Make no mistake:  the EPA and Corps know how to avoid going into Court and having their power challenged.  In one case, a former government regulator testified that the EPA and Corps simply bled landowners in a war of attrition:  permit applicants are constantly asked for new studies, new fees, new documents, updated paperwork.  The fact is, large numbers of permit applicants simply drop out and give up.  In one study, the EPA and Corps reach final decisions in less than half of the permit applications that were initiated–permit applicants simply did not have the will to keep slogging through the bureaucratic process, with no promise of a positive result after all the wrangling.  At one point, they know they are simply throwing good money after bad.

In contrast, the EPA has an endless supply of bureaucrats and plenty of federal taxpayer money to squander.
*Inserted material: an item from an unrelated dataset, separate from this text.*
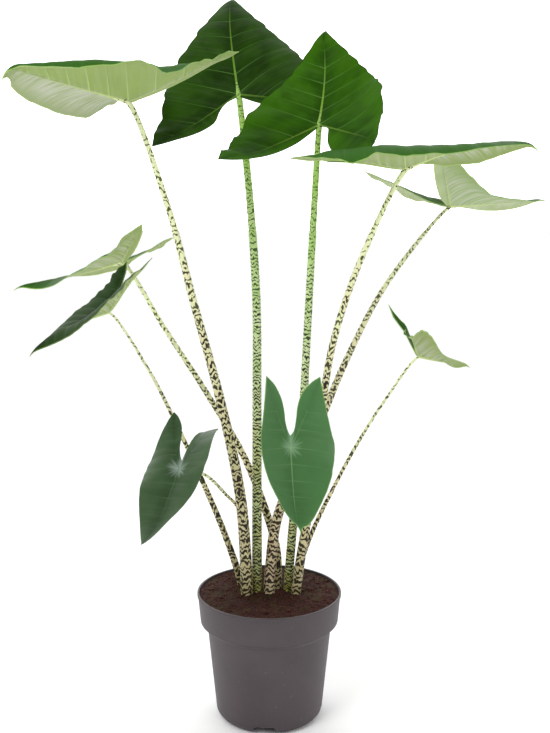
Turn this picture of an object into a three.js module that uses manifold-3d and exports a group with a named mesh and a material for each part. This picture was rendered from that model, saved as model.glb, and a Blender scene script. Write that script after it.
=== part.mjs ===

So:  why are the Sacketts where they are?  Because the courts have told the EPA that they cannot and will not step in to stop them.  What is more worrisome, few courts show any desire to stop them.  A win in the Sackett case will make one small inroad into the nightmare federal land use regime created by EPA–and by courts that have permitted the EPA to bootstrap itself into a federal land use agency.

Sackett v. EPA is but one of the cases in which Pacific Legal Foundation has been waging a war on behalf of property owners and freedom-loving Americans against the EPA with respect to the Clean Water Act, and, given EPA’s recalcitrance and appetite for power, we fully expect the battle to continue far into the future.